RE/MAX Israel even has an office in Ma’ale Adumim, a settlement strategically located between the northern and southern parts of the West Bank, breaking up the territorial continuity of any possible future Palestinian state. A UN Commission on Human Rights report stated that Ma’ale Adumim, along with the settlements Gush Etzion and Ariel, will effectively divide Palestinian territory into “cantons or Bantustans.”
The Fourth Geneva Convention (Article 49) prohibits an occupying power from transferring citizens from its own territory to occupied territory. There are now over 500,000 Jewish settlers living the West Bank in violation of international law. Many are Jewish immigrants from around the world who take advantage of Israel’s 1950 Law of Return that grants automatic citizenship rights to Jews from anywhere in the world upon request, while denying that same right to Palestinians.
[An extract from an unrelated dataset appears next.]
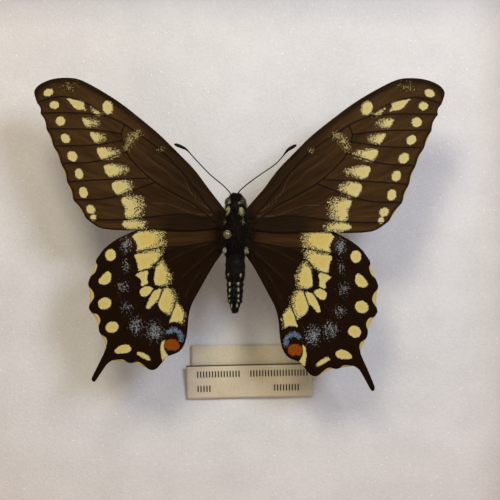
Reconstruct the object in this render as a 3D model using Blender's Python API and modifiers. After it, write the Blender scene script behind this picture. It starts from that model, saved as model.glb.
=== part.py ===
"""A spread swallowtail butterfly, pinned over a foam board in a plain open box frame.

The frame lies on its back: +Z points out of the picture, +Y to the butterfly's head.
The origin is the middle of the frame's back, on the surface that it rests on.
"""
import math

import bmesh
import bpy
from mathutils import Matrix, Vector
from mathutils.geometry import delaunay_2d_cdt

MM = 0.001

# Box frame, back board and foam
FRAME_SIDE = 150 * MM
FRAME_HEIGHT = 45 * MM
RAIL_WIDTH = 11 * MM
RAIL_EDGE_ROUND = 1.5 * MM
MITRE_SETBACK = 0.15 * MM
REBATE_WIDTH = 5 * MM
REBATE_DEPTH = 3.8 * MM
FIT_GAP = 0.3 * MM
BACK_BOARD_THICK = 3 * MM
BACK_BOARD_INSET = 0.5 * MM
FOAM_THICK = 10 * MM
OPENING = FRAME_SIDE - 2 * RAIL_WIDTH
FOAM_BOTTOM = BACK_BOARD_INSET + BACK_BOARD_THICK + FIT_GAP
FOAM_TOP = FOAM_BOTTOM + FOAM_THICK

# The specimen: the point of the thorax that all its parts are measured from
WING_HEIGHT = FOAM_TOP + 16 * MM
SPECIMEN_X = -0.85 * MM
SPECIMEN_Y = 0.95 * MM

# Insect pin
PIN_LENGTH = 37.5 * MM
PIN_RADIUS = 0.25 * MM
PIN_POINT = 2.5 * MM
PIN_HEAD_RADIUS = 0.78 * MM
PIN_DEPTH_IN_FOAM = 8.5 * MM
PIN_LEAN = math.radians(7.1)
PIN_AT_WINGS_X = 0.15 * MM
PIN_AT_WINGS_Y = -0.45 * MM
PIN_HOLE_RADIUS = PIN_RADIUS + FIT_GAP

# Paper labels
LABEL_WIDTH = 25.6 * MM
LABEL_LENGTH = 7 * MM
LABEL_THICK = 0.25 * MM
LABEL_FRONT_CENTRE = (1.8 * MM, -28.95 * MM)
LABEL_FRONT_TURN = math.radians(1.2)
LABEL_BACK_CENTRE = (2.75 * MM, -25.2 * MM)
LABEL_FRONT_RISE = 0.85 * MM

# Wings: thickness, height of a vein, rise towards the tips, droop towards the tails
WING_THICK = 0.25 * MM
VEIN_HEIGHT = 0.1 * MM
WING_RISE = 0.02
HINDWING_DROP = 0.7 * MM
HINDWING_DROOP = 2.5
FOREWING_GRID = 3.4 * MM
HINDWING_GRID = 3.0 * MM
# Rows of an even triangle net, and how near one of its points may come to an edge or a vein, in net steps
NET_ROW, NET_CLEARANCE = math.sqrt(3) / 2, 0.6
NET_MERGE_MM = 1e-4

# The wing outlines and veins are in millimetres from the specimen's point:
# the first value outwards to the wing's side, the second forwards to the head.
FOREWING_ROOT = [(2.75, 1.3), (2.7, 1.9), (2.55, 3.0), (2.1, 4.1)]
FOREWING_COSTA = [(4.85, 8.1), (7.7, 11.9), (10.55, 14.85), (14.35, 18.6), (18.15, 21.8), (21.95, 24.75),
                  (26.1, 27.35), (29.5, 29.05), (32.0, 29.4), (34.6, 29.15), (36.7, 28.35), (37.8, 27.4),
                  (38.1, 26.4)]
FOREWING_VEIN_ENDS = [(37.5, 24.5), (36.9, 22.6), (35.8, 19.7), (34.5, 16.5), (33.0, 13.1), (31.85, 9.7),
                      (30.7, 6.3), (28.3, 2.75)]
FOREWING_INNER = [(26.1, 1.15), (23.8, 0.63), (20.0, 0.5), (16.2, 0.7), (12.4, 0.5), (8.6, 0.4), (5.6, 0.65)]
FOREWING_SCALLOP = 0.3
FOREWING_VEINS = [
    [(37.2, 24.8), (33.3, 25.8), (30.5, 25.4), (27.3, 24.1), (24.6, 22.2)],
    [(36.4, 22.7), (29.5, 22.7), (24.6, 22.2)],
    [(35.3, 19.7), (27.6, 19.6), (21.6, 18.8)],
    [(34.0, 16.5), (27.6, 16.6), (21.3, 17.5)],
    [(32.5, 13.2), (26.7, 13.5), (20.8, 15.3)],
    [(31.4, 9.7), (24.8, 10.1), (16.2, 10.4)],
    [(30.2, 6.3), (23.8, 6.65), (15.3, 9.6)],
    [(27.8, 2.5), (20.0, 2.6), (10.5, 3.6), (5.8, 2.9)],
    [(3.9, 2.1), (7.7, 5.3), (12.4, 7.9), (16.2, 10.4), (20.0, 14.25), (21.3, 17.5), (21.6, 18.8),
     (21.0, 20.5)],
    [(24.6, 22.2), (21.0, 20.5), (14.3, 15.8), (10.5, 12.0), (6.7, 7.2), (3.9, 3.4)],
]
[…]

The settlements cater to young Israeli couples, first-time buyers who have been priced out of the expensive urban market and are enticed by subsidized settlement housing. RE/MAX Israel also caters to wealthy diaspora Jews wanting to relocate to Israel, or to have a second home there. Perusing its website, you can find—for a cool $1 million—a 4,000 square-foot villa just minutes from Jerusalem, “at the end of a quiet cul-de-sac” in the settlement of Ma’ale Adumim. It comes with 6 bedrooms (including a 500 square-foot master bedroom suite with balcony), 2 kitchens, and a 2-car garage. Outside, the photos show a huge tiled patio and wooden deck with a breathtaking view, including beautifully landscaped gardens with waterfalls, fruit and olive trees.
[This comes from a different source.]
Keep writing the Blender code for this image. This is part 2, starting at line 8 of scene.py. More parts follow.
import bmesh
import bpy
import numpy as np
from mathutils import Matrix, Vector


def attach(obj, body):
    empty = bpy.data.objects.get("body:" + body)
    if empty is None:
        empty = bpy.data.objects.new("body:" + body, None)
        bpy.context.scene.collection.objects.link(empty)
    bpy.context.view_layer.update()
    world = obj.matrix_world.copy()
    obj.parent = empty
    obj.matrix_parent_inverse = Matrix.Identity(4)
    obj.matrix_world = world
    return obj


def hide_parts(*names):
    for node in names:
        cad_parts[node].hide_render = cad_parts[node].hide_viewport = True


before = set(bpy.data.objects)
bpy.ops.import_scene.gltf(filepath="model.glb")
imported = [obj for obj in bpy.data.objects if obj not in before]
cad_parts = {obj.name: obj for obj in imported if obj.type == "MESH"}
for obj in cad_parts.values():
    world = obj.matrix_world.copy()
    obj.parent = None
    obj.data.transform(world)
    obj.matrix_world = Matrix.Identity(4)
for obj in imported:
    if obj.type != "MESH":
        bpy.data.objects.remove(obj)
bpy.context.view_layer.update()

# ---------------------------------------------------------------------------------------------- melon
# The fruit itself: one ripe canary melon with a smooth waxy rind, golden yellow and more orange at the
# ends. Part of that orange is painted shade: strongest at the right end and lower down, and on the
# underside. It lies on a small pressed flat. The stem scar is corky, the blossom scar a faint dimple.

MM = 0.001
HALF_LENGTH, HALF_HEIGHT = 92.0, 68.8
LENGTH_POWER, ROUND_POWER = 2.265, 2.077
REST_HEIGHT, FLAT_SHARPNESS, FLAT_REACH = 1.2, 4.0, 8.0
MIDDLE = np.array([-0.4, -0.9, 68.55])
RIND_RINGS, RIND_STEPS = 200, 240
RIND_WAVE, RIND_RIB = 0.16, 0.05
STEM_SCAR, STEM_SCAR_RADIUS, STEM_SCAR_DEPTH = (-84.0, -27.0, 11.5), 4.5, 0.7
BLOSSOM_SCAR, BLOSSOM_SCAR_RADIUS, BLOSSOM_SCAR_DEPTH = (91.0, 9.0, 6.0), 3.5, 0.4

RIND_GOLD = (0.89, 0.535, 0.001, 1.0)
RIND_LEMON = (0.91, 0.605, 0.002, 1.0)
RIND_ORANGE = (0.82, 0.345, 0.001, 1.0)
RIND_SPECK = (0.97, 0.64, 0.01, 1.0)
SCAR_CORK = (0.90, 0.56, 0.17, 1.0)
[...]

Too expensive? Try a $300,000 condo in an East Jerusalem settlement (French Hill), boasting a designer kitchen with Italian granite. It’s on a high floor in a fully secured building, complete with a Shabbat elevator. Still too much? How about a $180,000 bargain studio apartment within walking distance of Hebrew University and Hadassa in a community of English-speaking immigrants?
While Palestinians slip even deeper into poverty, Israel’s real estate industry is booming. But Bernard Raskin, a Zimbabwe-born former academic from South Africa who sits atop RE/MAX Israel’s empire, laments the limited supply of land in this small country. He says that Israel’s real estate market is suffering from a severe shortage of housing stock available for purchase. That’s where the further expansion of illegal settlements comes in.
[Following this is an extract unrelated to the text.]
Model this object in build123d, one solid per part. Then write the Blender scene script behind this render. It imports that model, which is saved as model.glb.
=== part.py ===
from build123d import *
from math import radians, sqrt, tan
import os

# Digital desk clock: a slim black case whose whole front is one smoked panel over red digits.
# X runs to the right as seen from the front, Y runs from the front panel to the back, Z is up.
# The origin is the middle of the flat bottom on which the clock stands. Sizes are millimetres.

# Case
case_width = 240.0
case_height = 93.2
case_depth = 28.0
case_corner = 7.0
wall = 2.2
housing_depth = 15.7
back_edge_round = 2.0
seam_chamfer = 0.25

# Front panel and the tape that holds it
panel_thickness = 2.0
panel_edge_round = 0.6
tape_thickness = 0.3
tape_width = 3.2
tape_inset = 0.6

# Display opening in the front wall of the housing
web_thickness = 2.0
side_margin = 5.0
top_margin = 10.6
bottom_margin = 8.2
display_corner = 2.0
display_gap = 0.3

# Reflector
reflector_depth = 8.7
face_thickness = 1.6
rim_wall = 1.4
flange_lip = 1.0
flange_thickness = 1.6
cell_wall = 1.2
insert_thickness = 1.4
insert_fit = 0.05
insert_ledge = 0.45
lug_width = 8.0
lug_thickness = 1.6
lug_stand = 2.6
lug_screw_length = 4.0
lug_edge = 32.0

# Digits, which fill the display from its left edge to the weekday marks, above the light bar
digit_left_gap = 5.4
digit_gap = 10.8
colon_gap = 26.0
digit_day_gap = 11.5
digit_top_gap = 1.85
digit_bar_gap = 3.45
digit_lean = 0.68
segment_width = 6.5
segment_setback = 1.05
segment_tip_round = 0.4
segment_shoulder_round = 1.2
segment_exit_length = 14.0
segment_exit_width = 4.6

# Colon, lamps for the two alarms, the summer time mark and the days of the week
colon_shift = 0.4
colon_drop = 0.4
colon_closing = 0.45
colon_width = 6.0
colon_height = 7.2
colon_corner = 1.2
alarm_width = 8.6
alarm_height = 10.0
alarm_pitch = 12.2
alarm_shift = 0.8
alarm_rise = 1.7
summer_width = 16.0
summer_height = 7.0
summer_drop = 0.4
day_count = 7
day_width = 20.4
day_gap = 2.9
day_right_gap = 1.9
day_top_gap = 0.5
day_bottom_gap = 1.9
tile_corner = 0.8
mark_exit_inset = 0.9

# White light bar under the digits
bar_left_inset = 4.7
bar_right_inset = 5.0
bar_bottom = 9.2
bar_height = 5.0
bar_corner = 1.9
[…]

According to a report by UN Special Rapporteur Richard Falk, by selling properties on Palestinian land, RE/MAX International is “directly contributing to adverse human rights impacts, such as the restrictions on freedom of movement that obstruct Palestinians’ access to land, which is often used for agricultural purposes, and arbitrary and unlawful interference with Palestinians’ privacy, family and home.” Selling property in settlements, the report concludes, “contributes to the commission of the international crime of transferring citizens of the Occupying Power onto occupied territory.”
RE/MAX International’s code of ethics states that its affiliates “shall undertake to eliminate any practice by real estate professionals in their community which could be damaging to the public”. The establishment of settlements is clearly damaging to the Palestinian sector of the public and enables the continued violation of Palestinian human rights.
In November, the US-based peace group CODEPINK launched a campaign “Boycott RE/MAX: No Open Homes on Stolen Land”, asking the company to cut its ties with franchises involved in the sale or rental of settlement properties. The RE/MAX campaign is part of the international Boycott, Divestment and Sanctions (BDS) movement, a call by Palestinian civil society to engage in non-violent activism to end these injustices by boycotting companies and institutions that are complicit in Israel’s occupation and its discriminatory practices against Palestinians.
CODEPINK sent a letter to RE/MAX CEO board chair David Liniger but got no response. So it encouraged its 200,000 supporters to call and email the Denver-based headquarters, which tried to distance itself from the practices of its Israeli franchises. “You wouldn’t call the head office of McDonalds if you didn’t like the hamburger you got at your local restaurant,” one RE/MAX telephone operator quipped, “so I don’t think you can hold us responsible for what someone is doing in Israel.”
But RE/MAX International does not just tolerate the actions of its Israeli affiliate, it directly profits from the the sale of homes in the occupied Palestinian territories. RE/MAX International lends its name, gives the stamp of approval, and provides start-up and ongoing training, technological resources, and advertising and marketing support to its franchisees. In return, it receives one percent of the revenue of sales and a flat fee per associate.
CODEPINK is also encouraging RE/MAX shareholders to contact the company. Peter Crow from Investor Relations told me that the RE/MAX office in the settlement was a “rogue office” that they were trying to shut down. But activists are not just concerned about the location of one office; their concern is RE/MAX complicity in the sale of Jewish-only settlement homes and its relation to the larger reality of displacement, dispossession and oppression of Palestinians.
CODEPINK organizer Sophia Armen is planning the next phase of the Boycott RE/MAX: No Open House on Stolen Land campaign. “Since RE/MAX has offices all over the world, we’ll be organizing globally. Already, pro-Palestinian groups from India to South Africa are building efforts to picket RE/MAX offices and open houses until RE/MAX complies with international law,” says Armen. “As international people of conscience, we must harness our global power to ensure human rights for all.”
• Authors note: Since the original publication of this article, RE/MAX has issued a press statement distancing the International RE/MAX from autonomous franchisees. It claims the UN Report on the Palestinian territories distributed in 2013 contained factual errors, and acknowledges that “there is only one RE/MAX office remaining in the West Bank, and RE/MAX LLC is exploring possible options for this office.”